Кстати, если эта штукенция совсем старая, то может оказаться немецкий строй. Он же русский. Тогда только в музей, или редким любителям. Их осталось всего несколько человек.


----------



## pavlik2710 (29 Ноя 2016)

Спасибо, цена короче не известна


----------



## vev (29 Ноя 2016)

*pavlik2710*,

известна... от нуля до 500р


----------



## zet10 (29 Ноя 2016)

Павлик, не слушайте их! Они так специально Вам говорят, дабы купить за ' Дорма" Ваше наследство!Не надо торопиться с продажей такой редкой гармошечки, она стоит не один десяток тысяч, а может и сотен тысяч рублей.


----------



## dugalex (29 Ноя 2016)

Подробно ответил на вопрос стоимости zet10 - то же ИМХО справедливо обозначил "границы стоимости". Ведь всё зависит от ЛЮБВИ к ребенку и желания купить ему такую "игрушку". Но лучше в этом случае задавать вопросы мастерам игрушек, а не профессиональных музыкальных инструментов.


----------



## zet10 (29 Ноя 2016)

в точку.


----------



## MAN (30 Ноя 2016)

Kuzalogly (29.11.2016, 16:46) писал:


> Кстати, если эта штукенция совсем старая, то может оказаться немецкий строй. Он же русский.


Не-не-не, это ни то, ни другое! Это вообще для нас совершенная экзотика - диатонический аккордеон (так называемая ирландская гармошка), "взрослая" версия которого выглядит вот так
 
 А здесь можно получить первое поверхностное представление о том, что это за диковинный инструмент: Irish Button Box


----------



## Kuzalogly (30 Ноя 2016)

Сомнения развеет только видео, где играющий нажимает поочерёдно каждую кнопку, и  послушать сжим и разжим. Тогда станет понятно, что это за инструмент...


----------



## dmitrijgoncharov2008 (30 Ноя 2016)

MAN (30.11.2016, 09:42) писал:


> Не-не-не, это ни то, ни другое! Это вообще для нас совершенная экзотика - диатонический аккордеон (так называемая ирландская гармошка), "взрослая" версия которого выглядит вот так


Между прочим, диатонический аккордеон есть у компании Roland - http://www.rolandmusic.ru/products/fr-18_diatonic/


----------



## pavlik2710 (30 Ноя 2016)

Я Вас понял, а кто тогда в силах сказать модель или как фирма называется!?


----------



## MAN (30 Ноя 2016)

pavlik2710 (30.11.2016, 17:06) писал:


> Я Вас понял, а кто тогда в силах сказать модель или как фирма называется!?

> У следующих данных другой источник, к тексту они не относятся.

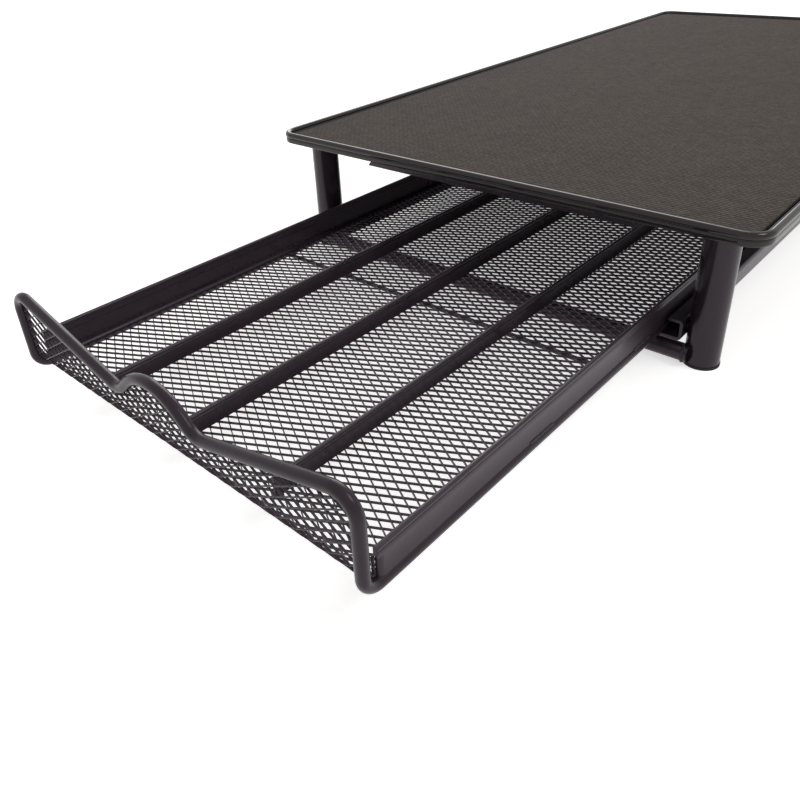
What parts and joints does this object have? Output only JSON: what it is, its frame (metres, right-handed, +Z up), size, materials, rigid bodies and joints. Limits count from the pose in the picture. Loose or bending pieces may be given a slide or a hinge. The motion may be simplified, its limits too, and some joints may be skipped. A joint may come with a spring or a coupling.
{
  "type": "coffee pod drawer",
  "caption": "Low black steel stand with a non-slip top, four round legs and a pull-out wire and mesh drawer whose four lanes hold coffee capsules.",
  "frame": {"origin": "on the table, under the middle of the whole length and width, with the drawer part open as stored", "axes": "+Z up, the drawer opens towards -Y, +X to the right for someone facing the back of the stand from the drawer's front"},
  "size_m": [0.2174, 0.5576, 0.0557],
  "materials": {
    "satin_black_steel": "satin black powder coat with a fine grain",
    "gloss_black_steel": "smooth half-gloss black powder coat",
    "grey_mat": "matt warm dark grey with a fine woven rib",
    "black_rubber": "matt black rubber",
    "bare_wire": "bare drawn steel wire, hidden in the rim",
    "screw_steel": "black passivated steel"
  },
  "bodies": {
    "stand": {"top_tray": "gloss_black_steel", "rim_wire": "bare_wire", "top_mat": "grey_mat", "front_stiffener": "satin_black_steel", "rear_stiffener": "satin_black_steel", "leg_front_left": "satin_black_steel", "leg_front_right": "satin_black_steel", "leg_rear_left": "satin_black_steel", "leg_rear_right": "satin_black_steel", "leg_plates": "satin_black_steel", "foot_cap_front_left": "black_rubber", "foot_cap_front_right": "black_rubber", "foot_cap_rear_left": "black_rubber", "foot_cap_rear_right": "black_rubber", "front_cross_bar": "satin_black_steel", "rear_cross_bar": "satin_black_steel", "guide_rail_left": "satin_black_steel", "guide_rail_right": "satin_black_steel", "rail_screws": "screw_steel"},
    "drawer": {"drawer_wire": "satin_black_steel", "floor_mesh": "satin_black_steel", "front_mesh": "satin_black_steel", "side_strip_left": "satin_black_steel", "side_strip_right": "satin_black_steel", "rear_strip": "satin_black_steel", "divider_left": "satin_black_steel", "divider_middle": "satin_black_steel", "divider_right": "satin_black_steel", "cross_wire_front": "satin_black_steel", "cross_wire_rear": "satin_black_steel", "stop_lugs": "satin_black_steel"}
  },
  "joints": [
    {"name": "drawer_slide", "type": "slide", "parent": "stand", "child": "drawer", "axis": [0, -1, 0], "range_m": [-0.1446, 0.158]}
  ]
}
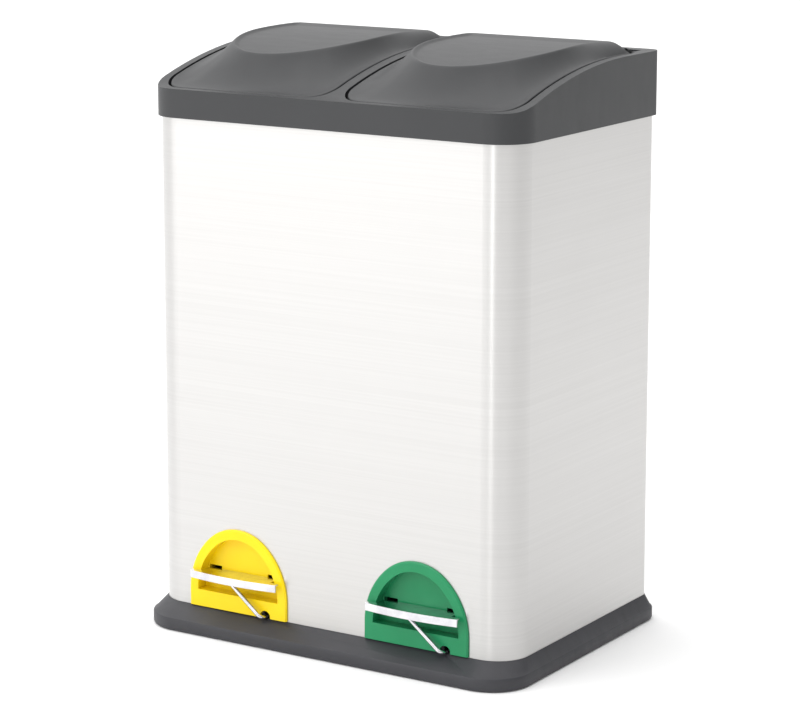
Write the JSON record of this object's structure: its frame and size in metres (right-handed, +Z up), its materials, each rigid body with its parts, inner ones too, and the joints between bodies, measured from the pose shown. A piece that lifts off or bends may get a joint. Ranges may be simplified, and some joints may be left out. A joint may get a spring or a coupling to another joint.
{
  "type": "double pedal recycling bin",
  "caption": "Double pedal bin: brushed steel sleeve on a dark base, two domed lids in a sloping collar, inner buckets, and a pedal and crank linkage for each lid.",
  "frame": {"origin": "centre of the base's footprint on the floor", "axes": "+Z up, -Y the front with the pedals, +X to the right seen from the front"},
  "size_m": [0.404, 0.288, 0.5513],
  "materials": {
    "brushed_steel": "brushed stainless sheet, level grain",
    "base_plastic": "moulded, fine matt grain",
    "grey_plastic": "moulded, soft satin grain",
    "yellow_plastic": "satin gloss",
    "green_plastic": "satin gloss",
    "bucket_plastic": "matt inside, fine grain",
    "polished_steel": "bright plated steel",
    "zinc": "bright zinc plating",
    "rubber": "matt rubber"
  },
  "bodies": {
    "root": {"steel_sleeve": "brushed_steel", "base": "base_plastic", "rubber_feet": "rubber", "collar": "grey_plastic", "lid_bumpers": "rubber", "bezel_yellow": "yellow_plastic", "bezel_green": "green_plastic", "shaft_clips": "base_plastic", "clip_screws": "zinc", "base_screws": "zinc", "collar_screws": "zinc", "pedal_pin_left": "polished_steel", "inner_bucket_left": "bucket_plastic", "bucket_bail_left": "polished_steel", "bail_grip_left": "bucket_plastic", "pedal_pin_right": "polished_steel", "inner_bucket_right": "bucket_plastic", "bucket_bail_right": "polished_steel", "bail_grip_right": "bucket_plastic"},
    "lid_left": {"lid_left": "grey_plastic", "lid_hinge_pins_left": "polished_steel", "lug_pin_left": "polished_steel"},
    "rod_left": {"pull_rod_left": "zinc"},
    "crank_left": {"crank_wire_left": "polished_steel"},
    "pedal_left": {"pedal_left": "polished_steel"},
    "lid_right": {"lid_right": "grey_plastic", "lid_hinge_pins_right": "polished_steel", "lug_pin_right": "polished_steel"},
    "rod_right": {"pull_rod_right": "zinc"},
    "crank_right": {"crank_wire_right": "polished_steel"},
    "pedal_right": {"pedal_right": "polished_steel"}
  },
  "joints": [
    {"name": "lid_hinge_left", "type": "hinge", "parent": "root", "child": "lid_left", "pos_m": [-0.09705, 0.1105, 0.528], "axis": [-1, 0, 0], "range_deg": [0, 70]},
    {"name": "rod_slide_left", "type": "slide", "parent": "root", "child": "rod_left", "axis": [0, 0, -1], "range_m": [0, 0.01582]},
    {"name": "crank_turn_left", "type": "hinge", "parent": "root", "child": "crank_left", "pos_m": [-0.06605, -0.01, 0.0255], "axis": [0, -1, 0], "range_deg": [0, 12.89]},
    {"name": "pedal_hinge_left", "type": "hinge", "parent": "root", "child": "pedal_left", "pos_m": [-0.09705, -0.108, 0.0575], "axis": [1, 0, 0], "range_deg": [0, 24]},
    {"name": "lid_hinge_right", "type": "hinge", "parent": "root", "child": "lid_right", "pos_m": [0.09705, 0.1105, 0.528], "axis": [-1, 0, 0], "range_deg": [0, 70]},
    {"name": "rod_slide_right", "type": "slide", "parent": "root", "child": "rod_right", "axis": [0, 0, -1], "range_m": [0, 0.01582]},
    {"name": "crank_turn_right", "type": "hinge", "parent": "root", "child": "crank_right", "pos_m": [0.12805, -0.01, 0.0255], "axis": [0, -1, 0], "range_deg": [0, 12.89]},
    {"name": "pedal_hinge_right", "type": "hinge", "parent": "root", "child": "pedal_right", "pos_m": [0.09705, -0.108, 0.0575], "axis": [1, 0, 0], "range_deg": [0, 24]}
  ],
  "couplings": [
    {"joint": "rod_slide_left", "follows": "lid_hinge_left", "m_per_rad": 0.012946},
    {"joint": "crank_turn_left", "follows": "lid_hinge_left", "ratio": 0.1842},
    {"joint": "pedal_hinge_left", "follows": "lid_hinge_left", "ratio": 0.34286},
    {"joint": "rod_slide_right", "follows": "lid_hinge_right", "m_per_rad": 0.012946},
    {"joint": "crank_turn_right", "follows": "lid_hinge_right", "ratio": 0.1842},
    {"joint": "pedal_hinge_right", "follows": "lid_hinge_right", "ratio": 0.34286}
  ]
}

Далась же Вам эта модель вместе с фирмой! Да поймите Вы, что это имеет почти столько же смысла, сколько вопрос о модели и фирме-изготовителе горшка, в котором лук торчит (на одной из Ваших фотографий). Этот аккордеончик, даже если он исправен, может быть ценен только для Вас и только как память о родственнике, от которого он перешёл к Вам по наследству. Зарубежное слово *Popular*, начертанное на правом полукорпусе, переводится на родной язык как _популярный, народный, общедоступный, широко известный, общераспространённый. _Что же касается производителя, так есть же на последнем фото табличка с реквизитами (адресом, телефоном и эл. почтой).


----------